*Written request*. In the listing below, find every line with the string "joints" and pull it out.

*Dataset extract*.
########
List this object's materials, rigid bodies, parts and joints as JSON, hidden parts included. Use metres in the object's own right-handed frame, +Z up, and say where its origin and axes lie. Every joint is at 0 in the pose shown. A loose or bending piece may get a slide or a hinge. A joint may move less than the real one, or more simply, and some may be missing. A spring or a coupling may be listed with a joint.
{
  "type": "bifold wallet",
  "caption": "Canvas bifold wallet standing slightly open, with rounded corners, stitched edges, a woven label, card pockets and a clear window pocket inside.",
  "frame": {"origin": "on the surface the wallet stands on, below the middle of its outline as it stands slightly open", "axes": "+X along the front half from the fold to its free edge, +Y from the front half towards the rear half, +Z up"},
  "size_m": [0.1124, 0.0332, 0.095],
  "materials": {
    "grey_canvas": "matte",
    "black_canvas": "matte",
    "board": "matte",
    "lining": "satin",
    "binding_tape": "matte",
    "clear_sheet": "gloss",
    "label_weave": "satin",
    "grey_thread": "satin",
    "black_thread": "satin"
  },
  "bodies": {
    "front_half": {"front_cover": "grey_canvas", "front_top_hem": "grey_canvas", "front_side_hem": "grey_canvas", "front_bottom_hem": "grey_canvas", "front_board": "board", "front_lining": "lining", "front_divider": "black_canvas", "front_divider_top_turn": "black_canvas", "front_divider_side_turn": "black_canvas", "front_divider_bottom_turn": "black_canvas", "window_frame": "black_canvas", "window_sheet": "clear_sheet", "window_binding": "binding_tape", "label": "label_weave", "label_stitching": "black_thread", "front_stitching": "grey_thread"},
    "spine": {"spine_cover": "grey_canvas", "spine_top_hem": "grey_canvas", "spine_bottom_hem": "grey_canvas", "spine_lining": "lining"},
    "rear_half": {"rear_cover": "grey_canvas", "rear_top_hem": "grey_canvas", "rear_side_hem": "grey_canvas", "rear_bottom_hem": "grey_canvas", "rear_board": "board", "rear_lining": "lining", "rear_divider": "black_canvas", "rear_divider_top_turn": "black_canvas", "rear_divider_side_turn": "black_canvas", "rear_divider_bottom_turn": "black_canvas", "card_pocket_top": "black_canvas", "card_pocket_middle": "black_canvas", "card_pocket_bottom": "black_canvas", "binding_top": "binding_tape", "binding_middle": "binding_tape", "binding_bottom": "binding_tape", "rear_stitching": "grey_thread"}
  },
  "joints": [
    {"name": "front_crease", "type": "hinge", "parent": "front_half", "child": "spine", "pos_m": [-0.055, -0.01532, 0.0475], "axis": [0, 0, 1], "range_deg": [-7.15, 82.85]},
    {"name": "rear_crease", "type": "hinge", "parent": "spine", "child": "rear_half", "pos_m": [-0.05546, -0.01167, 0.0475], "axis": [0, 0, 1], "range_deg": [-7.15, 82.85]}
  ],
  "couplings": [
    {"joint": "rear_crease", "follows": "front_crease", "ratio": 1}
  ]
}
########
*Written answer*.
List this object's materials, rigid bodies, parts and joints as JSON, hidden parts included. Use metres in the object's own right-handed frame, +Z up, and say where its origin and axes lie. Every joint is at 0 in the pose shown. A loose or bending piece may get a slide or a hinge. A joint may move less than the real one, or more simply, and some may be missing. A spring or a coupling may be listed with a joint.
  "joints": [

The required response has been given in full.